Lance Henriksen, modern character player par excellence, has a wonderfully craggy face that looks lived in. Furthermore, he has actually lived a life that more than justifies his visage. Lean, lanky and leathery with steely green-eyes, Henriksen has been a prolific screen presence for over two decades. Though he would prefer to forget many of his performances in forgettable genre cheapies, Henriksen has also enjoyed fruitful collaborations with a diverse selection of the industry's leading filmmakers including Sidney Lumet ("Dog Day Afternoon" 1975; "Prince of the City" 1981), James Cameron ("Piranha II: The Spawning" 1981; "The Terminator" 1984; "Aliens" 1986) and Walter Hill ("Johnny Handsome" 1989).
The son of a seaman father and a model mother, Henriksen was initially raised by his grandmother. His busy parents separated when their child was two and the lad began running away from home at age five. His father took Henriksen to sea and dropped him off with relatives in Borneo for three years. Father and son shipped off again, spending a year island-hopping about Fiji and Malaysia. Upon returning to New York, the young Henriksen was enrolled in a military academy but his wanderlust made him reject its strictures. By age 12, he had left both home and school and lived by his wits on the highways and byways of America, hitchhiking and hopping freight cars. The young Henriksen did many short hauls in jail for vagrancy as a teen. The 16-year-old hobo had just gotten out of the Yuma, Arizona county jail when he snared his first film job. Henriksen was paid five dollars for playing an extra in a Lee Marvin movie. He learned how to ride a horse and fly a plane from movie stunt double Rex Rossi who encouraged him to pursue a career in acting.

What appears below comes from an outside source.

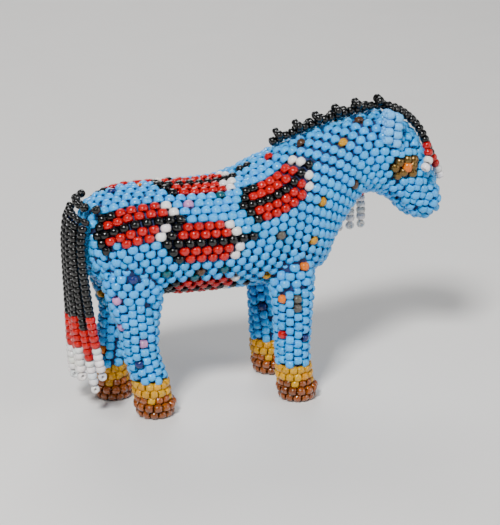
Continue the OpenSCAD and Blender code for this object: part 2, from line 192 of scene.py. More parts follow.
class Lattice:
    """Beads in rows on a form, each row half a bead on from the last one. The first row
    lies at the angle start, and the others go both ways from it as far as reach. sag
    lowers the first row at the form's beginning."""

    # Gaps in a row, in pitches: one bead too many, one too few, and the row's end
    CLOSE, LOOSE, WIDE = 0.72, 1.35, 2.2

    def __init__(self, form, diameter, pitch, step, start, reach, sag=0.0):
        self.form = form
        self.depth = diameter / 2 / MM
        self.pitch = pitch / MM
        self.step = step / MM
        self.start = start
        self.reach = reach
        self.sag = sag
        self.rows = {0: self.first_row()}
        for way in (1, -1):
            number, row = 0, self.rows[0]
            while len(row) > 2:
                row = self.next_row(row, way)
                number += way
                self.rows[number] = row

    def seat(self, place):
        return self.form.seat(place[0], place[1], self.depth)

    def first_row(self):
        def lead(t):
            return self.start + math.copysign(self.sag * max(0, 1 - t / SAG_END) ** 2, self.start)

        ts = np.linspace(0, self.form.last, 600)
        length = run_length([self.seat((t, lead(t))) for t in ts])
        middles = np.arange(self.pitch / 2, length[-1], self.pitch)
        return [(t, lead(t)) for t in np.interp(middles, length, ts)]

    def next_row(self, row, way):
        before = (2 * row[0][0] - row[1][0], row[0][1])
        after = (2 * row[-1][0] - row[-2][0], row[-1][1])
        run = [before] + row + [after]
        placed = []
        for (t1, a1), (t2, a2) in zip(run, run[1:]):
            t = (t1 + t2) / 2
            if not 0 <= t <= self.form.last:
                continue
            ends = self.seat((max(t1, 0), a1)), self.seat((min(t2, self.form.last), a2))
            if math.dist(*ends) > self.WIDE * self.pitch:
                continue
            a = (a1 + a2) / 2
            per_radian = math.dist(self.seat((t, a - 0.05)), self.seat((t, a + 0.05))) / 0.1
            turn = self.step / max(per_radian, 0.5)
            a += way * turn
            if abs(a - self.start) < self.reach - 0.35 * turn:
                placed.append((t, a))
        return self.respaced(placed)

    def respaced(self, row):
        """The row without beads that stand too close, and with one more in wide gaps."""
        kept = row[:1]
        for place in row[1:]:
            gap = math.dist(self.seat(kept[-1]), self.seat(place)) / self.pitch
            if gap < self.CLOSE:
                continue
            if self.LOOSE < gap < self.WIDE:
                kept.append(tuple((np.array(kept[-1]) + np.array(place)) / 2))
            kept.append(place)
        return kept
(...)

Henriksen again returned to New York where he began studies at the Actors Studio but soon heeded the call of the sea. He shipped out as a part of the crew of a Swedish freighter and switched to a windjammer in the Bahamas. He has referred to this as the best period in his life. A three-year stint in the Navy followed as did two years as a Merchant Marine. Henriksen returned to NYC and found work making ceramic murals. He next joined the Boston Opera Company as a mime. With a youth spent traveling and working many odd manual jobs, Henriksen had never learned how to read. He only began to acquire this skill at age 30 after winning a lead in a NYC revival of Eugene O'Neill's sea plays. More stage work followed.
Henriksen began his film career with a small role in "It Ain't Easy" (1972). After portraying an FBI agent in Lumet's "Dog Day Afternoon" (he had wanted the transvestite role that went to Chris Sarandon), he began to appear in at least two films a year. Often playing cops, federal agents, or hard-hearted villains, Henriksen broke the pattern with his heroic portrayal of astronaut Wally Schirra for Philip Kaufman's "The Right Stuff" (1983). Widespread notice from fans came with his striking portrayal of Bishop, a gruffly sympathetic android, in James Cameron's breathless sequel "Aliens" (1986), a part so pivotal that Henriksen divides his career into two eras--before and after this film. (He reprised the role in David Fincher's 1992 sequel "Alien3".) He next played Jesse, a Civil War-era vampire still traveling the wide open spaces, in Kathryn Bigelow's "Near Dark" (1987) wherein he memorably fills a beer mug with blood from a victim's throat.
Henriksen soon graduated to leads in modestly budgeted genre fare ("Pumpkinhead" 1988; "The Horror Show" 1989; "The Pit and the Pendulum" 1991) and supporting parts in major features. His memorable credits include playing sympathetic law men in "Jennifer 8" (1992) and "Powder" (1995); a vicious hunter of humans in John Woo's "Hard Target" (1993) and a murderous thief in Hill's "Johnny Handsome"; a quick-shooting dandy in Sam Raimi's "The Quick and the Dead" (1995); and a cannibalistic gunfighter in Jim Jarmusch's "Dead Man" (shown at Cannes in 1995; released in the US in 1996).
Henriksen has worked relatively infrequently in TV, making the rare guest shot and a smattering of TV-movies. His first series vehicle was the highly touted "Millennium" (Fox, 1996-99), a supernatural crime series from executive producer Chris Carter. Here Henriksen played Frank Black, a retired FBI agent recruited by a shadowy quasi-governmental organization with an uncanny knack for getting inside the minds of serial killers--a specialty in greater demand as millennial lunacy waxes. The advance buzz was wildly positive on this exceedingly dark and violent series but it struggled in the ratings in each of its three seasons.
The actor continued to work tirelessly, appearing in occasional A fare--such as "Scream 3" (2000)--but returning largely to his horror/thriller roots, as well as being cast in some respectable telepics. His profile rose again in 2004 when he sort-of reprised his "Alien" role, this time playing the human forefather of Bishop: Charles Bishop Weyland, a billionaire who leads an expedition to Antarctica and discovers a pyramid with a secret that unleashes the Aliens in a war against another movie franchise extraterrestrial in "Alien Vs. Predator."